Skate Kitchen kicks back against that, challenging the double standards of a subculture built on ‘outcasts’ that continues to uphold exclusionary attitudes of its own. The Skate Kitchen crew – all girls, most of whom are women of colour, whose associates are also either women, people of colour or present as queer – represent a revolutionary impulse that’s perhaps been missing from similar films centred on male bonding.

But one of Skate Kitchen’s main virtues is the fact that it spends more time celebrating each character’s relationship to skating, regardless of identity, than it does pitting them against each other, highlighting the absurdity of those existing hierarchies in the first place. It centres teenage girls, but doesn’t patronise them through a reductive “girl boss” lens. They fuck, they fight, they shred (Kurt’s first line in the film is “Janay! That girl just fingered me in the bushes, bro!”), but they’re not trying to fit in with a boy’s club mentality. During a Q&A after the BFI preview screening in London last month, Moselle was asked what the best feedback she’d received about the film so far was. She replied saying it was from a boy who claimed it was the first film he’d ever seen that made him want to be a girl.

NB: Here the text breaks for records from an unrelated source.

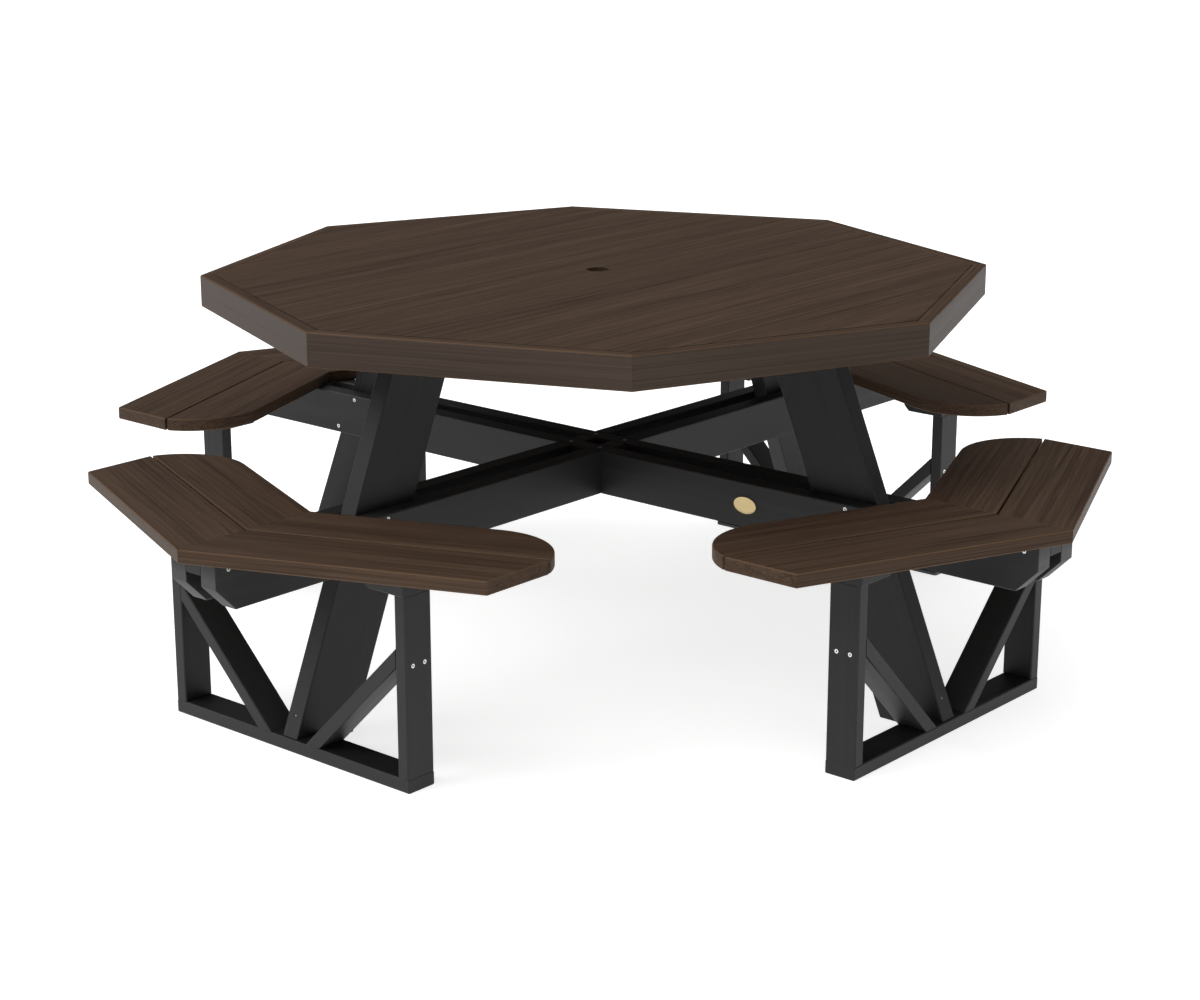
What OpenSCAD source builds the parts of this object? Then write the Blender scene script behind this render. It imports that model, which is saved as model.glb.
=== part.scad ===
// Octagonal picnic table with four attached corner seats, made of recycled-plastic lumber.
// The origin is on the ground at the table's centre, with +Z up. Two beam pairs cross
// under the table, one along X and one along Y, and a seat sits on each of their four ends.

/* [Overall] */
// Height of the table top above the ground
table_h = 762; // [700:1:800]
// Width of the octagonal top from corner to corner, outside the apron
top_w = 1562; // [1400:1:1700]
// Height of the seat tops above the ground
seat_h = 437; // [400:1:480]
// Distance from the table's centre to the outer corner of a seat
seat_reach = 1091; // [1000:1:1200]
// Distance from a seat's centre line to its cut ends
seat_half_w = 518; // [450:1:560]

/* [Lumber] */
// Thickness of the one-inch boards: top, apron, seats and leg frames
board_t = 25.4; // [19:0.1:30]
// Width of the top planks
plank_w = 139.7; // [120:0.1:150]
// Width of the seat boards
seat_board_w = 139.7; // [120:0.1:150]
// Width of the boards in the leg frames
frame_w = 63.5; // [50:0.1:80]
// Depth of the apron round the top
apron_w = 63.5; // [56:0.1:90]
// Radius of the eased long edges
edge_r = 3; // [1:0.5:5]
// Radius of the finer edges between the top planks
plank_edge_r = 1.2; // [0.5:0.1:2]

/* [Top] */
// Diameter of the umbrella hole in the middle plank
pole_d = 44.45; // [35:0.05:52]
// Width of the two battens that hold the planks across the legs
cross_batten_w = 88.9; // [60:0.1:100]
// Width of the battens that clamp the leg tops
batten_w = 38.1; // [30:0.1:50]
// Gap between neighbouring top planks
plank_gap = 0.4; // [0.2:0.1:3]

/* [Seats] */
// Gap between the two boards of a seat
seat_gap = 4; // [2:0.5:10]
// Gap left in mitred and butted joints
joint_gap = 0.4; // [0.2:0.1:1]

/* [Beams] */
// Thickness of a beam
beam_t = 38.1; // [30:0.1:45]
// Depth of a beam
beam_h = 88.9; // [80:0.1:110]
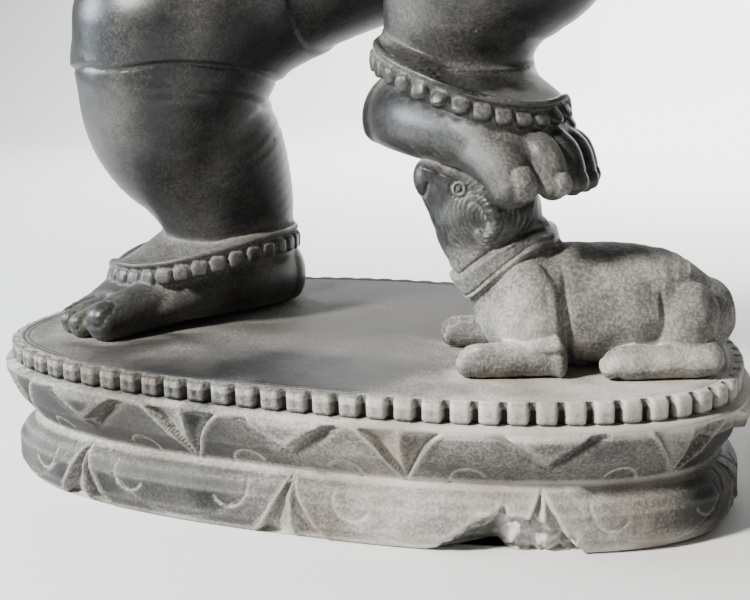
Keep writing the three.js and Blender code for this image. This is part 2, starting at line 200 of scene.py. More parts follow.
def nearest(length, marks):
    """The walked distance from the nearest of some marks round the outline, negative before it."""
    apart = np.mod(length[..., None] - marks + ROUND / 2, ROUND) - ROUND / 2
    return np.take_along_axis(apart, np.abs(apart).argmin(-1)[..., None], -1)[..., 0]


def middles(marks):
    """The places half way between neighbouring marks."""
    return marks + np.mod(np.roll(marks, -1) - marks, ROUND) / 2


def ease(value):
    """A smooth step from 0 to 1: three times the square less twice the cube."""
    value = np.clip(value, 0, 1)
    return value * value * (3 - 2 * value)


def ridge(distance, width):
    """A bell shape, 1 on the line and gone about two widths away."""
    return np.exp(-((distance / width) ** 2))


def ripple(points, length, seed, waves=7):
    """Smooth unevenness, mostly between -1 and 1: sine waves of about one length, each running its own
    way with its own start, added up and divided by the root of their number."""
    random = np.random.default_rng(seed)
    ways = random.normal(size=(waves, 3))
    ways /= np.linalg.norm(ways, axis=1, keepdims=True)
    ways *= (2 * np.pi / length * random.uniform(0.7, 1.5, (waves, 1)))
    starts = random.uniform(0, 2 * np.pi, waves)
    return np.sin(points @ ways.T.astype(points.dtype) + starts.astype(points.dtype)).sum(-1) / waves ** 0.5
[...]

Released in the UK at the end of September, Skate Kitchen has so far been met with mixed reviews. The Telegraph called it this year’s best coming of age movie, while Guardian said it was a “half-baked” story that would’ve worked better as the documentary it was originally intended to be. It’s a niche story, really – a close look at the margins of a subculture that, despite being a billion-dollar industry today, is still largely considered on cultural terms as “a conservative anti-drug”. But the feeling of isolation that Camille expresses is a familiar one, particularly for young women whose interests mean spending a lot of time in male-dominated spaces. “For a while I was feeling really lonely,” Camille discloses to the group after they’ve become close enough for her to start opening up, “That loneliness you have even in a crowded room”.

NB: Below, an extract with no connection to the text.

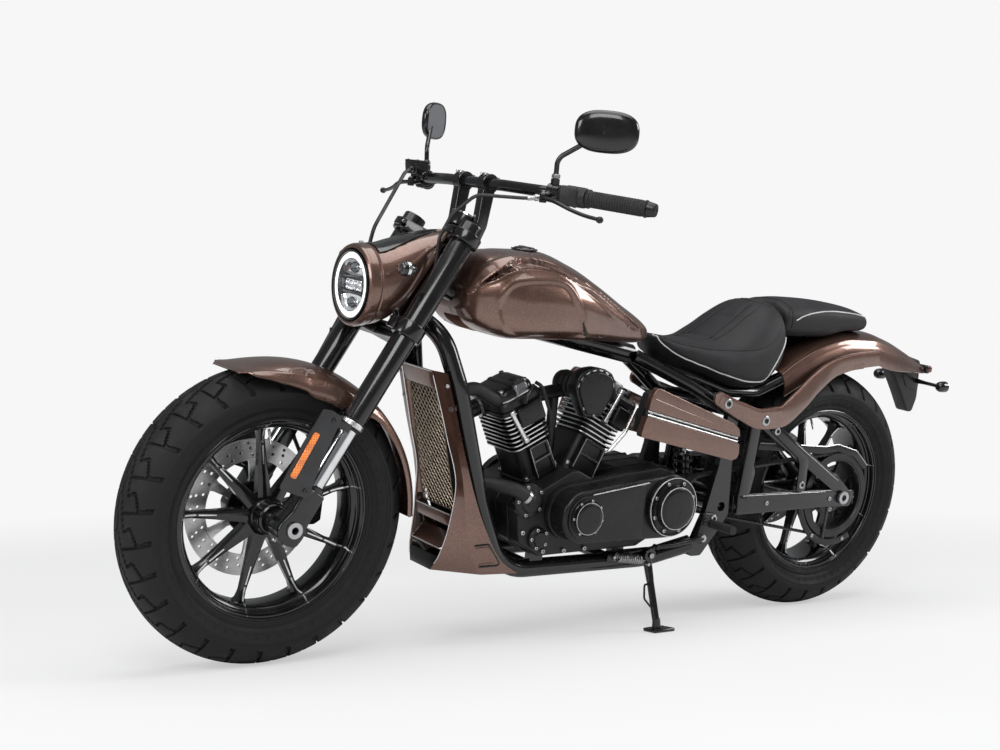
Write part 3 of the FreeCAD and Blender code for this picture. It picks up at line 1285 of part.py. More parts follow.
def make_stand():
    """Bracket on the left rail and the leg that swings down from it to its foot."""
    x, y, z = float(s.stand_x), float(s.stand_y), float(s.stand_z)
    rail_y = float(s.cradle_half)
    tab = side_plate([(x - 30, z + 8), (x + 112, z + 6), (x + 116, z - 16), (x + 20, z - 26), (x - 22, z - 22)],
                     rail_y, y, 8)
    ear = rod(vec(x, y - 8, z), vec(x, y + 26, z), 7)
    feature("stand_bracket", main_solid(joined([tab, ear]).cut(placed("frame"))))
    lean = math.radians(float(s.lean_angle))
    sink = float(s.front_tyre_half) * (1 - math.cos(lean))
    ground = -sink
    foot_y = float(s.stand_reach)
    foot_z = (ground + foot_y * math.sin(lean)) / math.cos(lean)
    foot = vec(x - 8, foot_y, foot_z)
    eye = vec(x, y + 13, z)
    knee = vec(x - 1, y + 20, z - 40)
    leg = tube([vec(x, y + 13, z - 8), knee, foot + vec(2, -3, 12)], s.stand_tube, 30)
    ring = rod(eye - vec(0, 9, 0), eye + vec(0, 9, 0), 17)
    hole = rod(eye - vec(0, 20, 0), eye + vec(0, 20, 0), 7.3)
    pad_solid = Part.makeBox(64, 46, 9, vec(-34, -20, 0))
    pad_solid = pad_solid.makeFillet(8, [edge for edge in pad_solid.Edges if abs(edge.tangentAt(0).z) > 0.9])
    pad_solid.Placement = FreeCAD.Placement(foot, FreeCAD.Rotation(X_AXIS, float(s.lean_angle)))
    neck = rod(foot + vec(2, -3, 6), foot + vec(3, -6, 30), 11)
    feature("side_stand", joined([leg, ring, neck, pad_solid]).cut(hole))


def make_all():
    make_front_wheel()
    make_rear_wheel()
    make_axles()
    make_fork_leg("fork_leg_left", 1)
    make_fork_leg("fork_leg_right", -1)
    make_yokes()
    make_fork_guards()
    make_front_fender()
    make_front_caliper()
    make_nacelle()
    make_headlamp()
    make_front_indicators()
    make_gauge()
    make_handlebar()
    make_risers()
    make_grips()
    make_controls()
    make_mirrors()
    make_engine()
    make_frame()
    make_radiator()
    make_radiator_cowl()
    make_grille()
    make_tank()
    make_rear_fender()
    make_seats()
    make_fender_struts()
    make_tail()
    make_side_covers()
    make_swingarm()
    make_shock()
    make_belt()
    make_exhaust()
    make_foot_controls()
    make_stand()


def finish():
    doc.recompute()
    for thing in doc.Objects:
        if "Invalid" in thing.State or "Error" in thing.State:
            raise RuntimeError(thing.Label + " failed to rebuild: " + str(thing.State))
    lean = FreeCAD.Placement(FreeCAD.Vector(0, 0, 0), FreeCAD.Rotation(X_AXIS, -float(s.lean_angle)))
    low = [1e9] * 3
    high = [-1e9] * 3
    for piece in pieces:
        shape = piece.Shape.copy()
        shape.Placement = lean.multiply(places[piece.Label]).multiply(shape.Placement)
        box = shape.optimalBoundingBox(False, False)
        for index, (least, most) in enumerate(((box.XMin, box.XMax), (box.YMin, box.YMax), (box.ZMin, box.ZMax))):
            low[index] = min(low[index], least)
            high[index] = max(high[index], most)
    base = shift(-(low[0] + high[0]) / 2, -(low[1] + high[1]) / 2, -low[2])
    rest = base.multiply(lean)
    for piece in pieces:
        piece.Placement = rest.multiply(places[piece.Label]).multiply(piece.Placement)
    doc.recompute()
    print("origin shift", base.Base, "size", [high[i] - low[i] for i in range(3)])
    for name, point in (("rear axle", rear_axle), ("front axle", front_axle), ("steering", fork_point(0, 0, 600)),
                        ("stand", vec(s.stand_x, float(s.stand_y) + 13, s.stand_z))):
        print(name, rest.multVec(point))
    print("steering axis", rest.Rotation.multVec(fork_up), "wheel axis", rest.Rotation.multVec(Y_AXIS))
    os.makedirs("parts", exist_ok=True)
    for piece in pieces:
        shape = piece.Shape
        if shape.isNull() or not shape.isValid():
            raise RuntimeError(piece.Label + " has no valid shape")
        if not shape.Solids:
            raise RuntimeError(piece.Label + " has no solid")
        shape.exportStep(os.path.join("parts", piece.Label + ".step"))
        print("%-22s solids %d volume %.0f" % (piece.Label, len(shape.Solids), shape.Volume))


make_all()
finish()
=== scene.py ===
import math
import json

import bmesh
import bpy
from bpy.props import FloatProperty, FloatVectorProperty, IntProperty, PointerProperty
from mathutils import Matrix, Vector
from mathutils.bvhtree import BVHTree
from mathutils.kdtree import KDTree


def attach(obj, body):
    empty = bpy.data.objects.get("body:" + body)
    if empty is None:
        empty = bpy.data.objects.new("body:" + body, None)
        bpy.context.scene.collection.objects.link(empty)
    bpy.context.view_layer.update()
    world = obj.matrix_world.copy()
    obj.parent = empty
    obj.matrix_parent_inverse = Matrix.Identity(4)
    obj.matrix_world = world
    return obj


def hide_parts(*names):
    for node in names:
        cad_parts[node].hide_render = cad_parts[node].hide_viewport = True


bl_info = {"name": "Cruiser motorcycle", "version": (1, 0, 0), "blender": (4, 5, 0),
           "location": "3D View > Sidebar > Cruiser",
           "description": "Builds the looks of a cruiser motorcycle round its packed parts",
           "category": "Object"}

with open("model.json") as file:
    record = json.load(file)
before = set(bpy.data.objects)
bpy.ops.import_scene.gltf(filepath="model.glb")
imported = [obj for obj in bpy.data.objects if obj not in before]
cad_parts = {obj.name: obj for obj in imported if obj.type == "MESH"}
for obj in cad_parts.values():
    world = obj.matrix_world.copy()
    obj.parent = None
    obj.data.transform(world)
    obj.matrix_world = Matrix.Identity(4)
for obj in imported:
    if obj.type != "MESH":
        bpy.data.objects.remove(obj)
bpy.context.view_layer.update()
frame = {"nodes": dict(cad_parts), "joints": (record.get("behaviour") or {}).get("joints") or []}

# Places that follow from the frame: metres, X forward, Y to the rider's left, Z up from the ground

JOINTS = {joint["name"]: joint for joint in frame["joints"]}
TYRE_RADIUS = 0.322
YOKE_OFFSET = 0.05
REAR_AXLE = Vector(JOINTS["rear_wheel"]["pos_m"])
FRONT_AXLE = Vector(JOINTS["front_wheel"]["pos_m"])
ACROSS = Vector(JOINTS["rear_wheel"]["axis"]).normalized()
STEERING = Vector(JOINTS["steering"]["axis"]).normalized()
AHEAD = (FRONT_AXLE - REAR_AXLE).normalized()
UPWARD = AHEAD.cross(ACROSS)


def placing(origin, ahead, across, upward):
    """The matrix that puts an origin and three axes where they are given."""
    turn = Matrix((ahead, across, upward)).transposed().to_4x4()
    return Matrix.Translation(origin) @ turn


BIKE = placing(REAR_AXLE - UPWARD * TYRE_RADIUS, AHEAD, ACROSS, UPWARD)
FORK_AHEAD = ACROSS.cross(STEERING)
FORK = placing(FRONT_AXLE - FORK_AHEAD * YOKE_OFFSET, FORK_AHEAD, ACROSS, STEERING)
FRONT_WHEEL = placing(FRONT_AXLE, AHEAD, ACROSS, UPWARD)
REAR_WHEEL = placing(REAR_AXLE, AHEAD, ACROSS, UPWARD)
FORK_TO_BIKE = BIKE.inverted() @ FORK
X_AXIS = Vector((1, 0, 0))
Y_AXIS = Vector((0, 1, 0))
Z_AXIS = Vector((0, 0, 1))


# Sizes and colours that a user would change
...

Incidentally, Moselle met the real Skate Kitchen girls after overhearing them talking about tampons on the subway – a moment that’s nodded to in a scene that sees the girls heading home on the train with their boards, talking about rape culture. If you want to get poetic about it you could view the film as being rooted in the act of vocalising experiences that are usually shoved aside. It cultivates a sense of romance through the feeling of victory you get when you finally find your space within conditions that otherwise suck. In that sense, Skate Kitchen really isn’t that different from skate films of the past. Only this time, it’s girls doing it.